Quote verbatim everything from the line containing "Model this object" down to the line containing "up the mast.", with both of those lines included and no others.

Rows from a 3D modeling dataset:
---

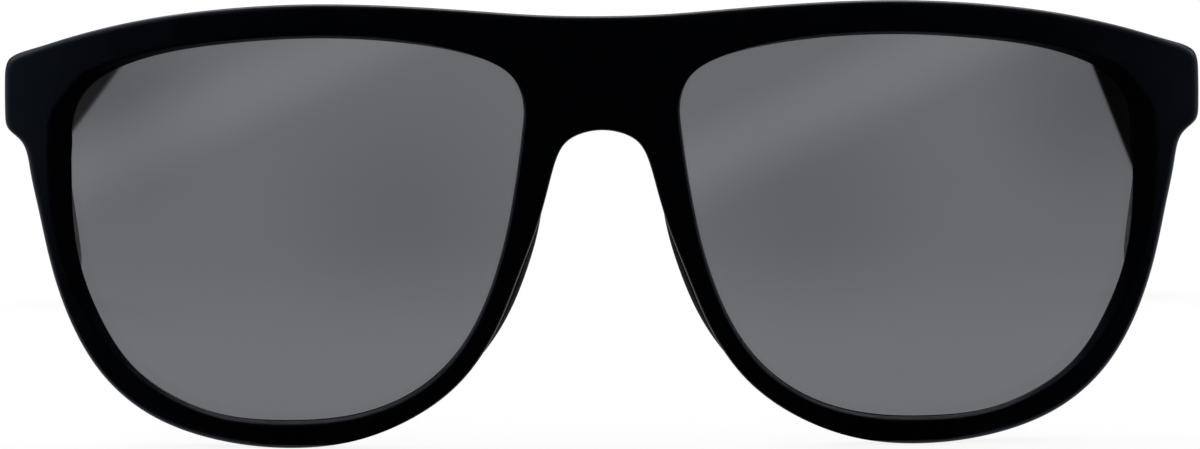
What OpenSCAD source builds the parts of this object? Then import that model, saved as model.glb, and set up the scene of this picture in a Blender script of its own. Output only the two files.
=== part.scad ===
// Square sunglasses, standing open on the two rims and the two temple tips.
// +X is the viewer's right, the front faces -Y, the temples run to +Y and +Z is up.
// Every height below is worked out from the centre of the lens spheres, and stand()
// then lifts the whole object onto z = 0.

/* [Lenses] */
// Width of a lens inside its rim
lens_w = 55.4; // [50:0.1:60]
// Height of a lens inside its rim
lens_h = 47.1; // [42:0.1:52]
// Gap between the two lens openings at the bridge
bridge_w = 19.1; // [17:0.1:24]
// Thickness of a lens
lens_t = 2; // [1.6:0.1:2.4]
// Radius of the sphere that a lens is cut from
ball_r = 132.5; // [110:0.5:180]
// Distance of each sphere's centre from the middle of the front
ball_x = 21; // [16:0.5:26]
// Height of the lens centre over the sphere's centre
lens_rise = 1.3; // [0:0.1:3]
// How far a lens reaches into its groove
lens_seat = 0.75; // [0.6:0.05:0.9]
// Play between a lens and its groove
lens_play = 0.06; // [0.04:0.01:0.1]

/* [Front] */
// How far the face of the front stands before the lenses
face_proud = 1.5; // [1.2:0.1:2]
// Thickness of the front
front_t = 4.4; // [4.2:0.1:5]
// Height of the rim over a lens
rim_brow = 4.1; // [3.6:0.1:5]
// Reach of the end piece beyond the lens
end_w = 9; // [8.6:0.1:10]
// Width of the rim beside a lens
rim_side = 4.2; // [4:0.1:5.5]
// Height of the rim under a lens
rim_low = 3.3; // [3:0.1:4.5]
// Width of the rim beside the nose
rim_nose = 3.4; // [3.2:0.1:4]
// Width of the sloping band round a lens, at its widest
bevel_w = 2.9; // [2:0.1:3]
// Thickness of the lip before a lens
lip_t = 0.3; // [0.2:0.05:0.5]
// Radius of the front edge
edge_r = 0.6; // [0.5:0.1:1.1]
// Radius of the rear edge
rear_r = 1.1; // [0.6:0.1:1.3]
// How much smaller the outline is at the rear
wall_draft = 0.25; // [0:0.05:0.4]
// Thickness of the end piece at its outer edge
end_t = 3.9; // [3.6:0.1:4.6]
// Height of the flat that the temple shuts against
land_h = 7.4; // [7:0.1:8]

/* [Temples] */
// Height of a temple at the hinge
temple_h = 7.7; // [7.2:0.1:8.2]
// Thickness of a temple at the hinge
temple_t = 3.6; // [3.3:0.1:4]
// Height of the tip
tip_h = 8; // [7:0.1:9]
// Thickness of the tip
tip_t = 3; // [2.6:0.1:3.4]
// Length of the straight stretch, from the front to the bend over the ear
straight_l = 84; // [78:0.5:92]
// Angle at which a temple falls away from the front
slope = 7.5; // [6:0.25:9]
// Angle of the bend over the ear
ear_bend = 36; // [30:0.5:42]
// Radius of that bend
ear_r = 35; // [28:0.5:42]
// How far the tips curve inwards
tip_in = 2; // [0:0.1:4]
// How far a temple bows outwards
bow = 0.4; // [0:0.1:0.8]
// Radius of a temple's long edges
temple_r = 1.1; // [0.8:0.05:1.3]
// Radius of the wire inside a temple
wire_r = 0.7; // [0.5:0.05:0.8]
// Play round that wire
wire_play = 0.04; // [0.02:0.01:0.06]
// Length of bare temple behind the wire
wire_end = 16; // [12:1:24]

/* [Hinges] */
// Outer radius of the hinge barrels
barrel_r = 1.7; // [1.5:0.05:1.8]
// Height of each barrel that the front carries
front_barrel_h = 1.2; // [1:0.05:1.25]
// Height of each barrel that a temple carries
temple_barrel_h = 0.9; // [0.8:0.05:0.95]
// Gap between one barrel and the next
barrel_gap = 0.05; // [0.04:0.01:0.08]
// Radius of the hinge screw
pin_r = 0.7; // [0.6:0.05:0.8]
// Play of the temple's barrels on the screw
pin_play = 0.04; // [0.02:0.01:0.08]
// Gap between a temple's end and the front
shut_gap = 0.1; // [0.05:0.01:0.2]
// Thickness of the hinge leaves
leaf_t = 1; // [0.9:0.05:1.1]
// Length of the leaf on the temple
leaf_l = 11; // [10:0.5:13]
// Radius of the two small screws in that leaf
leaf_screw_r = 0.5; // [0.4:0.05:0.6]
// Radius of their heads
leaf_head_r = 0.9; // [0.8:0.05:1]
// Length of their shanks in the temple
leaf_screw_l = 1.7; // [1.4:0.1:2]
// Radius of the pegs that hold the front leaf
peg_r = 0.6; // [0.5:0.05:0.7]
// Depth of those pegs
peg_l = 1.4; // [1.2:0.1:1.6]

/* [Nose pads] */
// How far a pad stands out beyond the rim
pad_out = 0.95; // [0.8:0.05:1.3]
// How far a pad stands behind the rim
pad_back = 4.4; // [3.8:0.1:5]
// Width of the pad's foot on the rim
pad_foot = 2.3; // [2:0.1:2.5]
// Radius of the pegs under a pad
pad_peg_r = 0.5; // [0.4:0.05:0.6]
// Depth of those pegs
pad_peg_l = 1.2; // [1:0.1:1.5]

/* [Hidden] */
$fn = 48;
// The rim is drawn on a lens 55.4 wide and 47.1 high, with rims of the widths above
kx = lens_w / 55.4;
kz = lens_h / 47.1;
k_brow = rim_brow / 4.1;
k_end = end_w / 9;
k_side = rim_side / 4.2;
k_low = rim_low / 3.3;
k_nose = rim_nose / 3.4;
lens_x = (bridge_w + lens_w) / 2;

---

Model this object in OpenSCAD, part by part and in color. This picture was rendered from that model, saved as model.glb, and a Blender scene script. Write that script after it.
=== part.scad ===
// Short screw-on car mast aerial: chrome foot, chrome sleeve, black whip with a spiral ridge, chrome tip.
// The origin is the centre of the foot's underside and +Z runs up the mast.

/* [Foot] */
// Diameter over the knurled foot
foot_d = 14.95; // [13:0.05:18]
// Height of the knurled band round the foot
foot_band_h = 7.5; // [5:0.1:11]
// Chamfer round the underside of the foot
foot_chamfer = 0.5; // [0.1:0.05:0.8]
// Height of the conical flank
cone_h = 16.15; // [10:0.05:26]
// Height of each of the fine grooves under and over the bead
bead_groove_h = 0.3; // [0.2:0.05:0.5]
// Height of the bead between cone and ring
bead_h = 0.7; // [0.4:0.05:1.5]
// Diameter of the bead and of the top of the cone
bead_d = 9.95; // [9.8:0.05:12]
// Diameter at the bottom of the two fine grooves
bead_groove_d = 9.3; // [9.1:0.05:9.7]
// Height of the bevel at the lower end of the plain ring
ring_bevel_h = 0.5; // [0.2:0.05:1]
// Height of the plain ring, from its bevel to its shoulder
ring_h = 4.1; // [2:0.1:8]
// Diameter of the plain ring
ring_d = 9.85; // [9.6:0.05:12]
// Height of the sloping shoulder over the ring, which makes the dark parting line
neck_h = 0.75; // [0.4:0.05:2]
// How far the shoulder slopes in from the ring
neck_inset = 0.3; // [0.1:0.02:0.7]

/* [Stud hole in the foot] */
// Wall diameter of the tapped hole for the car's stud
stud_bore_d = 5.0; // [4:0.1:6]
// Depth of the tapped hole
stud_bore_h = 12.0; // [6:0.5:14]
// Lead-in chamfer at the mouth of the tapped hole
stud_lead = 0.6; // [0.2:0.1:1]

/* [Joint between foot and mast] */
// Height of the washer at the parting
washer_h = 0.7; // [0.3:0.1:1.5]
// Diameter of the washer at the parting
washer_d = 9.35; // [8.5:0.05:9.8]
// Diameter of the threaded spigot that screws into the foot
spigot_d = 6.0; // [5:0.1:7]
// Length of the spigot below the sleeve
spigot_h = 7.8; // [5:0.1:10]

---

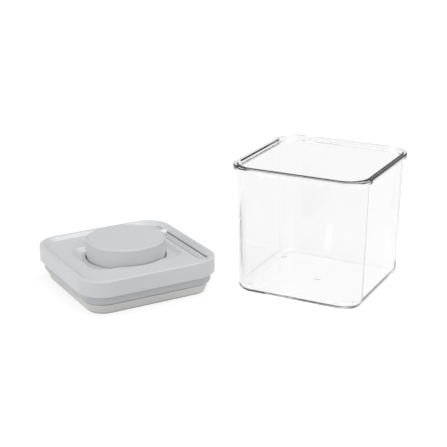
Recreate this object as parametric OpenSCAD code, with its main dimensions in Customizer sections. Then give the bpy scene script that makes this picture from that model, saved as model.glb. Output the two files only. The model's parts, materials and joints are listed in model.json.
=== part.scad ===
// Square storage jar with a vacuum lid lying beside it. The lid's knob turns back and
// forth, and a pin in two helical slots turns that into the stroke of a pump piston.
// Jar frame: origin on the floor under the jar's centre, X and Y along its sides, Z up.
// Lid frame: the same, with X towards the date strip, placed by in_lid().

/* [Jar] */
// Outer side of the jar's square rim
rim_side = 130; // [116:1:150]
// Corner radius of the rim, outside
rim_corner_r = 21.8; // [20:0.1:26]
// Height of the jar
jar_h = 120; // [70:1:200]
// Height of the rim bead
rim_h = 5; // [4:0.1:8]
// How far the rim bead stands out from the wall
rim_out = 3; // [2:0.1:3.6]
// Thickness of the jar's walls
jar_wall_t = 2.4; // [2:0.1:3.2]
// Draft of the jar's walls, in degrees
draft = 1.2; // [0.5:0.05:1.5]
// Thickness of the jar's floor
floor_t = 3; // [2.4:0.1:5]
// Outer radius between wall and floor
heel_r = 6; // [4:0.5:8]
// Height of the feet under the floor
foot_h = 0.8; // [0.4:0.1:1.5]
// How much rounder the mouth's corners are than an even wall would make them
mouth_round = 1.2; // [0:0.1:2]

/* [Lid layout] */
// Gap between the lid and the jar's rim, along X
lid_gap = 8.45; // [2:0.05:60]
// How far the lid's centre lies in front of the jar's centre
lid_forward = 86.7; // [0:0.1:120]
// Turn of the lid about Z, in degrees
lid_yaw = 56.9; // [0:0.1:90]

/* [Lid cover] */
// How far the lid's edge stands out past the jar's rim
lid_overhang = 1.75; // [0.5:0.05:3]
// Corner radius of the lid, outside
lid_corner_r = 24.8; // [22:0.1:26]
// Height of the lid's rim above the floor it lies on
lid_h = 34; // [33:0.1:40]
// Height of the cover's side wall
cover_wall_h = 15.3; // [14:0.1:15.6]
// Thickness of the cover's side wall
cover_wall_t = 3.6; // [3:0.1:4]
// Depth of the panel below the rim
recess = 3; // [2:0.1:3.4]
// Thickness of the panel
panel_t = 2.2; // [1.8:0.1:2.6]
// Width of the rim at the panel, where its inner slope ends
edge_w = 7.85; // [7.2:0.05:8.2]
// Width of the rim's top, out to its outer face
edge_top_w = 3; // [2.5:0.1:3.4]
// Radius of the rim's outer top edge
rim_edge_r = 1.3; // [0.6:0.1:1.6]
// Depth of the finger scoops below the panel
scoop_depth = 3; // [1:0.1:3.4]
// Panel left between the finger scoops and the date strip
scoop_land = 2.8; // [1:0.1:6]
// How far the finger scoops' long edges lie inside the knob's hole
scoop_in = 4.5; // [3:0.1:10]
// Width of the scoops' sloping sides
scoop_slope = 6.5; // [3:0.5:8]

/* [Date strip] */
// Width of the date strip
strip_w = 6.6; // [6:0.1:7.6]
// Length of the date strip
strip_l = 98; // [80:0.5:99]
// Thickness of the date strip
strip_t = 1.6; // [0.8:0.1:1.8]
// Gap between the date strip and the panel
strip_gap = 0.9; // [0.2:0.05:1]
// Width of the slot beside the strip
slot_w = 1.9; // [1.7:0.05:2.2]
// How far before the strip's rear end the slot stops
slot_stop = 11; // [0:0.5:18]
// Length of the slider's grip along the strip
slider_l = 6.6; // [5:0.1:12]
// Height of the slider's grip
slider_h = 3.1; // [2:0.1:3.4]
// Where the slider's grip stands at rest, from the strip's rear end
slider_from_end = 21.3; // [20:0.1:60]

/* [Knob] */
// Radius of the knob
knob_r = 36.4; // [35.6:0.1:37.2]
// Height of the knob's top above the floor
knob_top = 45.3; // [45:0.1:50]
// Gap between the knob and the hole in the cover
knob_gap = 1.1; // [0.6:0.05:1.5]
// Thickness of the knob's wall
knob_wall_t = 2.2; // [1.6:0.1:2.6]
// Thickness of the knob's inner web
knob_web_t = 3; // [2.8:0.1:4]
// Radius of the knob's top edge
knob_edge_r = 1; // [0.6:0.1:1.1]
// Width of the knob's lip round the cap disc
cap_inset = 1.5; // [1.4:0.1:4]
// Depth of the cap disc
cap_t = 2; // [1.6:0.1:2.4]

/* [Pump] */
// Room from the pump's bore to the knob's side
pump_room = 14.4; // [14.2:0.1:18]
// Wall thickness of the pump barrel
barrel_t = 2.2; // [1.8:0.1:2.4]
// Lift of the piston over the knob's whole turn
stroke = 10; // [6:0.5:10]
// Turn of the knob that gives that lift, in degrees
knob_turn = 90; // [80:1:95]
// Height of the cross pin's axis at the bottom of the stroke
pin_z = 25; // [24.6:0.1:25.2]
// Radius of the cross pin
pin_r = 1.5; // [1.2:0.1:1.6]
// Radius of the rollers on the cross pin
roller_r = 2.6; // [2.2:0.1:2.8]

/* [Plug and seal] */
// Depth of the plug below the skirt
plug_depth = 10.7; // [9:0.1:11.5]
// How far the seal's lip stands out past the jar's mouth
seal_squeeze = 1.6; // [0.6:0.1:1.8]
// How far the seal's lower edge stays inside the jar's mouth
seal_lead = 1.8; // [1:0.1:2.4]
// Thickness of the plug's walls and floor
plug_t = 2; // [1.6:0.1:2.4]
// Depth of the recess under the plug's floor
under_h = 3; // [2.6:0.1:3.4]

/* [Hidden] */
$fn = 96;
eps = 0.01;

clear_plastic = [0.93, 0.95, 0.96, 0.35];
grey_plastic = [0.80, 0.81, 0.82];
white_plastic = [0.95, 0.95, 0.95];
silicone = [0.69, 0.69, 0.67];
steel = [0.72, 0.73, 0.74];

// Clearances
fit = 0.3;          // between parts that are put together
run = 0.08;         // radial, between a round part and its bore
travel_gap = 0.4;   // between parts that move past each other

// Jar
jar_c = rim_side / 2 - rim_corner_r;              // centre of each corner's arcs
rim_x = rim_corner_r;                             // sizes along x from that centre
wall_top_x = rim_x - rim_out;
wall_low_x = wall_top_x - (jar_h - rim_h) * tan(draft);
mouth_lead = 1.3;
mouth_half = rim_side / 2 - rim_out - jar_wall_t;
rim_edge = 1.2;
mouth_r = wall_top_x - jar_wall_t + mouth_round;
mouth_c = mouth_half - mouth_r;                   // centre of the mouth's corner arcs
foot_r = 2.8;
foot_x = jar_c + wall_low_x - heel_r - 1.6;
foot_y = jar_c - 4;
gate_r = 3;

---

Solution:
Model this object in OpenSCAD, part by part and in color. This picture was rendered from that model, saved as model.glb, and a Blender scene script. Write that script after it.
=== part.scad ===
// Short screw-on car mast aerial: chrome foot, chrome sleeve, black whip with a spiral ridge, chrome tip.
// The origin is the centre of the foot's underside and +Z runs up the mast.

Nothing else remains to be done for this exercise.